— Begin —

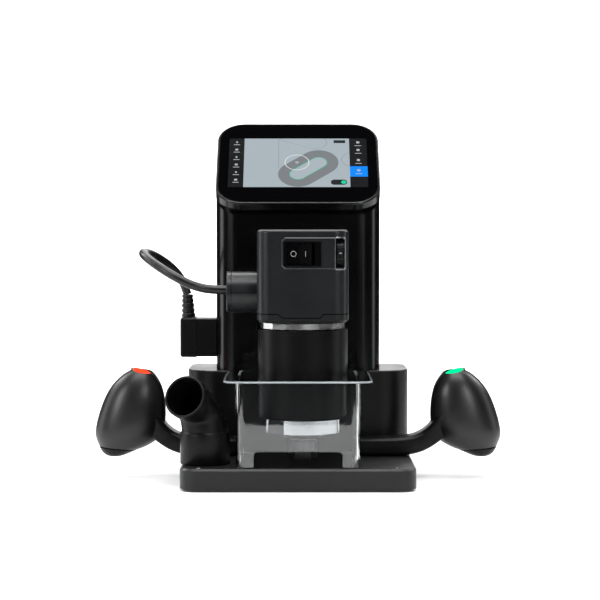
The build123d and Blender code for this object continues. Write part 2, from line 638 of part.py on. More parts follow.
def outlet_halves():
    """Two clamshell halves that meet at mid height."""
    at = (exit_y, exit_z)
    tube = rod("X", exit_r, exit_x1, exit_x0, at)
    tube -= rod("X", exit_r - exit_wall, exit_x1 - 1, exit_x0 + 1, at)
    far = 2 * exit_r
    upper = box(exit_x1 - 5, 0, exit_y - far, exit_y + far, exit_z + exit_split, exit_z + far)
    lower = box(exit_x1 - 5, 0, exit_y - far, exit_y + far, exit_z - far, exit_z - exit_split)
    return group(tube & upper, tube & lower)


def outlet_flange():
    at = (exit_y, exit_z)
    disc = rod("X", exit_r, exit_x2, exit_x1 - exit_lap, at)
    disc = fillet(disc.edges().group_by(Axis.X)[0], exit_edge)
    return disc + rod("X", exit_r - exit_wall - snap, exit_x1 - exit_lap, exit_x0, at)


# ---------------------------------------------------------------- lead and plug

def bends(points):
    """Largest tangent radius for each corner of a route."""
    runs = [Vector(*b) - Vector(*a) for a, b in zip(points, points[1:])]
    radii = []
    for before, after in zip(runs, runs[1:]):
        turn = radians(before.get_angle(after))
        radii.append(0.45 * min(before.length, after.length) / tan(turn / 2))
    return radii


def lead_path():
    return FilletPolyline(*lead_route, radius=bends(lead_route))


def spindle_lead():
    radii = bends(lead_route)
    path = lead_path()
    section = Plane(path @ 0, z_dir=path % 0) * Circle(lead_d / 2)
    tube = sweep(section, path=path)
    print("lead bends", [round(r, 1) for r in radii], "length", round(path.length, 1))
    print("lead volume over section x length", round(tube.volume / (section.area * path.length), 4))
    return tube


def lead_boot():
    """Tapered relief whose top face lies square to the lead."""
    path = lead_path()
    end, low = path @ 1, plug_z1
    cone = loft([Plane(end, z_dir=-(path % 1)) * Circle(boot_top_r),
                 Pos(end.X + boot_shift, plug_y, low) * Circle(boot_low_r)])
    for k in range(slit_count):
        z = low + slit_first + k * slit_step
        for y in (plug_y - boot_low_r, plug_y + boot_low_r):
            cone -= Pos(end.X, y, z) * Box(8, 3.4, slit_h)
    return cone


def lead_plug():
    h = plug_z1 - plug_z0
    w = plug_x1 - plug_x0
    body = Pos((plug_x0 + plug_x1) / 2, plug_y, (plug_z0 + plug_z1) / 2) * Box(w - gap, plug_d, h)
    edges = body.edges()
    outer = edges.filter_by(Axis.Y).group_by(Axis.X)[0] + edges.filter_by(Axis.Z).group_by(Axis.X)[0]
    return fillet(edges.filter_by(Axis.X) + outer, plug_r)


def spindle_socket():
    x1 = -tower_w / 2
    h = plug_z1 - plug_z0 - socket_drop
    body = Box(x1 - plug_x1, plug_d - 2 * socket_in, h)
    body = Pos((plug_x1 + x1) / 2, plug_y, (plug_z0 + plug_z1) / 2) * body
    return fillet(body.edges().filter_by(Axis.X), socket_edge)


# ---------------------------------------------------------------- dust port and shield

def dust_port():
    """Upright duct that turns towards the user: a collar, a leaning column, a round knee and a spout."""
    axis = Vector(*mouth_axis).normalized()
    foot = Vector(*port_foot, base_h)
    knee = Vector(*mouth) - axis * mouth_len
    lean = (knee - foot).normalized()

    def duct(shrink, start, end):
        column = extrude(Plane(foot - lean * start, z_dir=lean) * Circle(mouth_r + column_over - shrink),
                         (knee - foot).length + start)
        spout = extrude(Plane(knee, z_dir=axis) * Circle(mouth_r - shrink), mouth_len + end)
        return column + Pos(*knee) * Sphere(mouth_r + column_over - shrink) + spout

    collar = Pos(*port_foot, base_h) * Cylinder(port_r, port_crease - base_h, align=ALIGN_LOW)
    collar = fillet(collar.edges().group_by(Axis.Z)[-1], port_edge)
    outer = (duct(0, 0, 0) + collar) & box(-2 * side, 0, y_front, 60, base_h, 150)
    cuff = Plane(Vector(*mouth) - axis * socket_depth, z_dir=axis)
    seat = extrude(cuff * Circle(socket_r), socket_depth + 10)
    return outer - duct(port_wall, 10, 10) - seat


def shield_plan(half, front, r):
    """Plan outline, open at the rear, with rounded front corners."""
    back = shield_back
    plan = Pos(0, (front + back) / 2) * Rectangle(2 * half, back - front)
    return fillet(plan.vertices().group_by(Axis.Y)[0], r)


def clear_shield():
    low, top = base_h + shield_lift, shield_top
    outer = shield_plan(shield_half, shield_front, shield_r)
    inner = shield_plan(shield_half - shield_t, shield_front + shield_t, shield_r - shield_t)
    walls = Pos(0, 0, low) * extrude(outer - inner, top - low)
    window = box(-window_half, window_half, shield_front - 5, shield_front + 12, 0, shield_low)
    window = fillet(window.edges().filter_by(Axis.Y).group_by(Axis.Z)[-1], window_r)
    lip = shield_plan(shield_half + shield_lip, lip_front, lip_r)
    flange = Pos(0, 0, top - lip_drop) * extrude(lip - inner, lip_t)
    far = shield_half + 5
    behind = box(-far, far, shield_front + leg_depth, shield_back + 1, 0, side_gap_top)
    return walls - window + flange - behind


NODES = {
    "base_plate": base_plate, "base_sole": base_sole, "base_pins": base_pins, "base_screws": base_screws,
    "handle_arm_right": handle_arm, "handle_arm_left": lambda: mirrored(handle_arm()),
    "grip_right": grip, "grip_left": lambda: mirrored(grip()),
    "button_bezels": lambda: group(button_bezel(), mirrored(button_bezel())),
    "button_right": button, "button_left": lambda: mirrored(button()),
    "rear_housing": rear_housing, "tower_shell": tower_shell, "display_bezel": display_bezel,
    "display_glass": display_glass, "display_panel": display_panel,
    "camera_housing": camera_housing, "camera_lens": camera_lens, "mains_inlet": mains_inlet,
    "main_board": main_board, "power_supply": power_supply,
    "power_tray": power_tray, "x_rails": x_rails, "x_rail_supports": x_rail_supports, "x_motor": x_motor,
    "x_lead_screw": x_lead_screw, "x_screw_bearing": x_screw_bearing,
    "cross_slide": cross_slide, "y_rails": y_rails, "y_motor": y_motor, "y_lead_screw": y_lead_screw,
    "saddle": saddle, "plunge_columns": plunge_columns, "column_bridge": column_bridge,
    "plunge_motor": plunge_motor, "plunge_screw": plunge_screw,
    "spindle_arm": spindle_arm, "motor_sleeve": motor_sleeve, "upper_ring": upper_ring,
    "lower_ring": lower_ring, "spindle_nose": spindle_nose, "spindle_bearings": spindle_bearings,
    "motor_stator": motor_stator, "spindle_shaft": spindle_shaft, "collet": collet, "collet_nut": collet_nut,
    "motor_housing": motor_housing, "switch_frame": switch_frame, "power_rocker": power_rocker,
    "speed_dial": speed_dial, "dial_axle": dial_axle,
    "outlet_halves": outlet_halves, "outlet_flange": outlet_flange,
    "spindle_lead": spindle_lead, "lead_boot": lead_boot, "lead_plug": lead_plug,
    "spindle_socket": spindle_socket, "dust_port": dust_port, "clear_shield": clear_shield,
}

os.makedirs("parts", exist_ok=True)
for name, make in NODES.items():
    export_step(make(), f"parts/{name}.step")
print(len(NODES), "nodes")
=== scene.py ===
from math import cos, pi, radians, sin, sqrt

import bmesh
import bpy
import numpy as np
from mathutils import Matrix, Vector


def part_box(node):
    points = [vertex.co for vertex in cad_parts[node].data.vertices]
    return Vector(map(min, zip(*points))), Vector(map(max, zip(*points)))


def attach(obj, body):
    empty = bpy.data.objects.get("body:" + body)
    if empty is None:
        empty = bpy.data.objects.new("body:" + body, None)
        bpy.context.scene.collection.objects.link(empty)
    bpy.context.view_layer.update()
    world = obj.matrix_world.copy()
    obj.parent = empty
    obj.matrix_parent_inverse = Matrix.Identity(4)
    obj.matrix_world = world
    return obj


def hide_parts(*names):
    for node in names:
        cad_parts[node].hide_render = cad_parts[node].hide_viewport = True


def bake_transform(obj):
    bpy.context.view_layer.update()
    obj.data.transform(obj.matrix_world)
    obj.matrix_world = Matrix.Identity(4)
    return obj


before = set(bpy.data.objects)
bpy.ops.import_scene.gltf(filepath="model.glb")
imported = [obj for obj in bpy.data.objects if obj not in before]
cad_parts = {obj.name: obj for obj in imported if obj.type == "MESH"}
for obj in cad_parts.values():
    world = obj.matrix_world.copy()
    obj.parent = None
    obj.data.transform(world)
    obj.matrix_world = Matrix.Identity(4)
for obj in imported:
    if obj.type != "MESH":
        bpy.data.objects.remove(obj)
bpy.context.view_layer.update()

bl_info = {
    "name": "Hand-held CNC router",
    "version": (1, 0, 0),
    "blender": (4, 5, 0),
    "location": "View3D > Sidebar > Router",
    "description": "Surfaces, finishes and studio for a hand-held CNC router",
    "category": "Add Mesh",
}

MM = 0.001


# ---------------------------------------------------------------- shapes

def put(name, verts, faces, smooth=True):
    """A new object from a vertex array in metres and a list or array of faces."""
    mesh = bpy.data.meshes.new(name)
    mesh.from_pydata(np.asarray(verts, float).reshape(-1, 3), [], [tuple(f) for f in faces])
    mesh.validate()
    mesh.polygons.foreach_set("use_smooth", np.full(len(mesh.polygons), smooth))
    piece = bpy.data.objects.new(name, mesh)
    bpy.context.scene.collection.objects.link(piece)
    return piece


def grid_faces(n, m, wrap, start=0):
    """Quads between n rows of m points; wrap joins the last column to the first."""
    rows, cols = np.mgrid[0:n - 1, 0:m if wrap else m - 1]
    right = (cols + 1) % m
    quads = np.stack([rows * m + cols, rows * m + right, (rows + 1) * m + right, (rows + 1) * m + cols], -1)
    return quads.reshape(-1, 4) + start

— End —

WHAT THE EXERCISE ASKS:
Everything from the line containing "for name, make" down to the line containing "bpy.context.scene.collection.objects.link(empty)" should be repeated exactly, with both end lines kept and no other lines added.

WRITTEN SOLUTION:
for name, make in NODES.items():
    export_step(make(), f"parts/{name}.step")
print(len(NODES), "nodes")
=== scene.py ===
from math import cos, pi, radians, sin, sqrt

import bmesh
import bpy
import numpy as np
from mathutils import Matrix, Vector


def part_box(node):
    points = [vertex.co for vertex in cad_parts[node].data.vertices]
    return Vector(map(min, zip(*points))), Vector(map(max, zip(*points)))


def attach(obj, body):
    empty = bpy.data.objects.get("body:" + body)
    if empty is None:
        empty = bpy.data.objects.new("body:" + body, None)
        bpy.context.scene.collection.objects.link(empty)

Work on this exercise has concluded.